The rise was led once again by heavyweights Industrial and Commercial Bank of China (ICBC) and Bank of China (BOC), which was temporarily suspended from trading late in the day after rising the 10 per cent daily limit.

Yesterday's close capped a furious buying spree that has accelerated in the past two weeks since the index hit a record high of 2,249.11 points on December 14.

'The pursuit of these banking stocks is pushing up the whole market,' Guotai Junan analyst Wu Jianxiong said. 'These companies with huge market capitalisations listing on the mainland this year have had a huge effect on the market.'

Another reason for yesterday's surge was the release of more than 770 billion yuan of investor funds locked up in the hopes of getting allotments in the initial public offering of China Life Insurance, the country's biggest insurer, which starts trading on January 9.

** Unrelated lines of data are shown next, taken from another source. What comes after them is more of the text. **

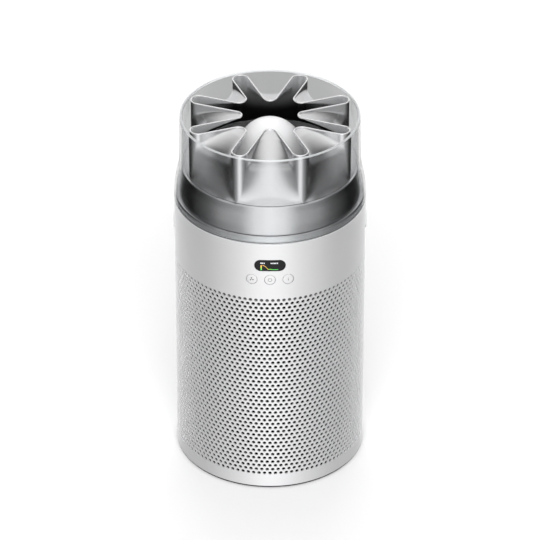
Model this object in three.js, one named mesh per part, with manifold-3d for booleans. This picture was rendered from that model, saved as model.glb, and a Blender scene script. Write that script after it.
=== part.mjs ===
// A free-standing air purifier: a perforated cylinder that draws room air in all round, through a pleated
// filter, into a mixed-flow fan, and blows it out of an eight-slot metal nozzle under a clear shell.
// Millimetres, +Z up, front at -Y. Origin: centre of the underside.
import * as THREE from "three";
import { mergeVertices } from "three/addons/utils/BufferGeometryUtils.js";
import Module from "manifold-3d";

const wasm = await Module();
wasm.setup();

// ---- Driving dimensions ----
const HEIGHT = 450;
const BODY_R = 112;
const CASING_WALL = 1.6;
const CASING_TOP = 342.5;
const FOOT_HEIGHT = 2.5;
const CLEARANCE = 0.3;
const FINE = 48; // segments round the outer pieces
const COARSE = 32; // segments round the large inner pieces
const SMALL = 20; // segments round the motor's pieces

// Nozzle
const SHELL_WALL = 3;
const SHELL_RIM_R = 104.5;
const NOZZLE_WALL = 1.3;
const NOZZLE_FOOT_Z = 386.8;
const COLLAR_TOP_R = 101.8;
const COLLAR_BORE = 98;
const SLOT_HALF_WIDTH = 10;
const SLOT_REACH = 99.3;
const SLOT_ANGLE = THREE.MathUtils.degToRad(20.85);
const SLOT_OFFSET = 2.77; // sideways shift that brings the slot's outer end back to 22.5 degrees
const AXIS_TIP_R = 7.2; // rounding of the front, back and side wedges
const DIAGONAL_TIP_R = 8.5;
const CONE_TOP = 442;

// Controls
const BUTTON_R = 6.2;
const BUTTON_Z = 294.5;
const BUTTON_SPACING = 21.3 / BODY_R; // radians between neighbours
const BUTTON_TRAVEL = 0.8;
const DISPLAY_WIDTH = 36.2;
const DISPLAY_HEIGHT = 15;
const DISPLAY_Z = 313.9;
const RELEASE_WIDTH = 14;
const RELEASE_HEIGHT = 25;
const RELEASE_Z = 310.5;
const RELEASE_PROUD = 1.2;
const RELEASE_TRAVEL = 2;

// Inside
const FLOOR_TOP = 6;
const DECK_Z = 16.3;
const FILTER_Z = 18.6;
const FILTER_TOP = 263;
const FAN_DECK_Z = 265.8;
const DUCT_R = 66.5;
const SHAFT_R = 4;
const SOCKET_Z = 11.1;

const CASING_BORE = BODY_R - CASING_WALL;
const INNER_R = CASING_BORE - 0.5; // what slides into the casing

// ---- Materials ----
const standard = (color, roughness, metalness = 0) =>
  new THREE.MeshStandardMaterial({ color, roughness, metalness });
const WHITE = standard(0xeeeeee, 0.45);
const BLACK = standard(0x17181a, 0.5);
const GLOSS_BLACK = standard(0x050505, 0.08);
const GREY_PLASTIC = standard(0x6c7074, 0.55);
const RUBBER = standard(0x111111, 0.85);
const SILVER = standard(0xc9cbcd, 0.22, 1);
const STEEL = standard(0xb4b6b8, 0.35, 1);
const COPPER = standard(0xb06a3b, 0.35, 1);
const BOARD = standard(0x1d5a3a, 0.6);
const FILTER_PAPER = standard(0xe9e6dc, 0.95);
const CARBON = standard(0x222222, 0.95);
const MESH_FABRIC = standard(0x2b2c2e, 0.9);
const FOAM = standard(0x3a3a3c, 1);
const CLEAR = standard(0xe8ecee, 0.04);
CLEAR.transparent = true;
CLEAR.opacity = 0.3;

// ---- Solids ----
function solidFrom(vertProperties, triVerts) {
  return new wasm.Manifold(new wasm.Mesh({ numProp: 3, vertProperties, triVerts }));
}

// A closed geometry as a solid whose faces point out.
function solid(geometry) {
  const bare = geometry.clone();
  bare.deleteAttribute("normal");
  bare.deleteAttribute("uv");
  const merged = mergeVertices(bare, 1e-4);
  const positions = merged.attributes.position.array;
  const triVerts = new Uint32Array(merged.index.array);
  const made = solidFrom(positions, triVerts);
  if (made.volume() > 0) return made;
  for (let i = 0; i < triVerts.length; i += 3) {
    [triVerts[i + 1], triVerts[i + 2]] = [triVerts[i + 2], triVerts[i + 1]];
  }
  return solidFrom(positions, triVerts);
}

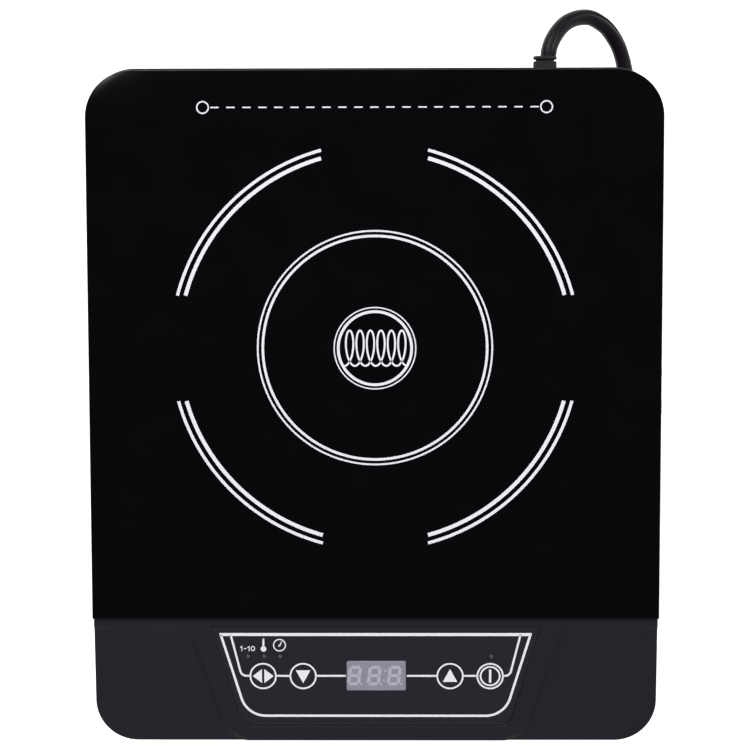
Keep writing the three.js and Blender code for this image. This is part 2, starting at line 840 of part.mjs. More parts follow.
// Feet, pushed into the pan from below
footSpots.forEach(([spot, x, y]) => {
  const foot = turned([
    [0, 0],
    [footRadius, 0],
    [footRadius, footGrip],
    [footTopRadius, groundClearance - seatGap],
    [footPegRadius, groundClearance - seatGap],
    [footPegRadius, panFloorTop + seatGap],
    [footPegHeadRadius, panFloorTop + seatGap],
    [footPegRadius, panFloorTop + seatGap + footPegHead],
    [0, panFloorTop + seatGap + footPegHead],
  ]);
  piece("foot_" + spot, foot, materials.rubber).position.set(x, y, 0);
});

// Case screws, driven up through the flange
screwSpots.forEach(([spot, x, y]) => {
  const screw = turned([
    [0, -screwHeadHeight],
    [screwHeadRadius, -screwHeadHeight],
    [screwHeadRadius, 0],
    [screwRadius, 0],
    [screwRadius, screwLength],
    [0, screwLength],
  ]);
  piece("case_screw_" + spot, screw, materials.steel).position.set(x, y, flangeHeight - seatGap);
});

// Film, window and keys on the panel
const filmSheet = prism(filmOutline(seatGap), filmBottom, filmTop);
const filmOpenings = panelOpenings(filmBottom - overrun, filmTop + overrun);
piece("control_film", cut(filmSheet, filmOpenings), materials.film, keyPanel);
piece("display_window", displayBlock(0, filmBottom, filmTop), materials.display, keyPanel);

const digitBlock = displayBlock(0, controlBoardTop + seatGap, filmBottom - seatGap);
piece("led_display", digitBlock, materials.darkPlastic, keyPanel);

const controlBoard = block(
  -controlBoardWidth / 2,
  controlBoardWidth / 2,
  -controlBoardStart - controlBoardDepth,
  -controlBoardStart,
  controlBoardTop - controlBoardThickness,
  controlBoardTop,
);
piece("control_board", controlBoard, materials.board, keyPanel);

keys.forEach((key) => {
  const cap = turned([
    [0, keyStemEnd],
    [keyStemRadius, keyStemEnd],
    [keyStemRadius, keyFlangeBottom],
    [keyFlangeRadius, keyFlangeBottom],
    [keyFlangeRadius, keyFlangeTop],
    [keyRadius, keyFlangeTop],
    [keyRadius, keyTop],
    [0, keyTop],
  ]);
  piece(key.name + "_key", cap, materials.key, keyPanel).position.set(key.x, -keyRow, 0);

  const plunger = rod(plungerRadius, 0, 0, plungerEnd, plungerTop);
  piece(key.name + "_plunger", plunger, materials.palePlastic, keyPanel).position.set(key.x, -keyRow, 0);

  const half = switchWidth / 2;
  const body = cut(block(-half, half, -half, half, controlBoardTop + seatGap, switchTop), [
    rod(plungerRadius + seatGap, 0, 0, switchBoreEnd, switchTop + overrun),
  ]);
  piece(key.name + "_switch", body, materials.darkPlastic, keyPanel).position.set(key.x, -keyRow, 0);
});

lights.forEach((x, i) => {
  const light = turned([
    [0, controlBoardTop + seatGap],
    [lightBaseRadius, controlBoardTop + seatGap],
    [lightBaseRadius, -panelSkin - seatGap],
    [lightRadius, -panelSkin - seatGap],
    [lightRadius, filmTop],
    [0, filmTop],
  ]);
  const name = i < modeLights.length ? "mode_light_" + (i + 1) : "power_light";
  piece(name, light, materials.light, keyPanel).position.set(x, -lightRow, 0);
});

// Heating unit, centred under the glass
const heater = new THREE.Group();
heater.position.set(0, zoneY, 0);
part.add(heater);
const litzHeight = carrierTop + seatGap + litzDiameter / 2;

function spoke(angle, reach) {
  const bar = block(0, reach, -carrierSpokeWidth / 2, carrierSpokeWidth / 2, carrierHeight, carrierTop);
  return bar.rotateZ(angle);
}

function coilCarrier() {
  const rim = cut(rod(carrierRadius, 0, 0, carrierHeight, carrierTop, 2 * roundSides), [
    rod(carrierRadius - carrierRim, 0, 0, carrierHeight - overrun, carrierTop + overrun, 2 * roundSides),
  ]);
  const reach = carrierRadius - carrierRim / 2;
  const spokes = Array.from({ length: carrierSpokes }, (_, i) =>
    spoke((i * 2 * Math.PI) / carrierSpokes, reach),
  );
  const ears = postSpots.map(([x, y]) => rod(carrierEarRadius, x, y - zoneY, carrierHeight, carrierTop));
  const hub = rod(carrierHubRadius, 0, 0, carrierHeight, carrierTop);
  return cut(joined(rim, hub, ...spokes, ...ears), [
    rod(carrierHoleRadius, 0, 0, carrierHeight - overrun, carrierTop + overrun),
  ]);
}
piece("coil_carrier", coilCarrier(), materials.palePlastic, heater);

function litzLine() {
  const steps = litzTurns * coilStepsPerTurn;
  const line = Array.from({ length: steps + 1 }, (_, i) => {
    const angle = (i / coilStepsPerTurn) * 2 * Math.PI;
    const radius = litzInnerRadius + ((litzOuterRadius - litzInnerRadius) * i) / steps;
    return new THREE.Vector3(radius * Math.cos(angle), radius * Math.sin(angle), litzHeight);
  });
  const first = line[0].clone().add(new THREE.Vector3(0, -litzDiameter, 0));
  const end = line.at(-1).clone().add(new THREE.Vector3(0, litzDiameter, 0));
  return [first, ...line, end];
}
const litz = litzLine();
piece("induction_coil", woundTube(litz, litzDiameter / 2, coilSides), materials.copper, heater);

for (let i = 0; i < ferriteCount; i += 1) {
  const half = ferriteWidth / 2;
  const end = carrierRadius - ferriteEndInset;
  const bar = block(ferriteInnerDistance, end, -half, half, ferriteBottom, ferriteTop);
  const mesh = piece("ferrite_bar_" + (i + 1), bar, materials.ferrite, heater);
  mesh.rotation.z = (i * 2 * Math.PI) / ferriteCount;
}

const micaSheet = cut(rod(carrierRadius - micaInset, 0, 0, micaBottom, micaTop, 2 * roundSides), [
  rod(carrierHoleRadius, 0, 0, micaBottom - overrun, micaTop + overrun),
]);
piece("mica_sheet", micaSheet, materials.mica, heater);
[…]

The Shenzhen Composite Index rose 2.08 per cent yesterday to close at 550.59 points.

The Shanghai Composite Index is up 130.43 per cent for the year and 168 per cent from the eight-year lows it dipped to in June last year.

China ranks as the fifth best-performing market in the world this year - after the tiny exchanges of Peru, Cyprus, Venezuela and Vietnam - a far cry from the previous five years when the country consistently ranked among the world's worst performers.

'Retail investors have rediscovered their confidence in the market so you've seen a huge shift of money out of bank deposits and property into equities and it's going to continue,' said Erwin Sanft, the head of China research at BNP Paribas.

This revival in confidence was made possible by a host of reforms aimed at making China's murky markets more transparent and clarifying once and for all the longstanding question over whether the state's majority holdings in most listed companies would ever be sold in the market.

After this question was largely resolved in the affirmative, the lifting of a one-year embargo on initial public offerings allowed newly listed behemoths such as ICBC and BOC to lead the way in the resuscitation of the stock markets.

BOC ended yesterday up 9.92 per cent at 5.43 yuan, having risen almost 36 per cent in just one week, while ICBC finished 5.98 per cent higher on the day at 6.20 yuan, a 31 per cent jump from a week earlier.

ICBC's Shanghai-listed A shares have doubled from their late October debut while BOC is now up more than 76 per cent from its July flotation, after languishing near its debut price for most of the past six months.

'This is a high-quality rally in the sense that larger, better-quality companies are leading the market up,' Mr Sanft said.

'Next year it will keep going up because the alternatives to the stock market are not exciting.

'Once you have paid a bit of tax on your bank deposits and adjusted for inflation, which is expected to pick up next year, there is zero return from having money in the bank.'

After five years of continuous losses that only bottomed out in the middle of last year investors are wary of punting directly on stocks. Instead, they have chosen to invest through the burgeoning mutual fund industry, which has seen overall assets increase about 60 per cent in just the past few months.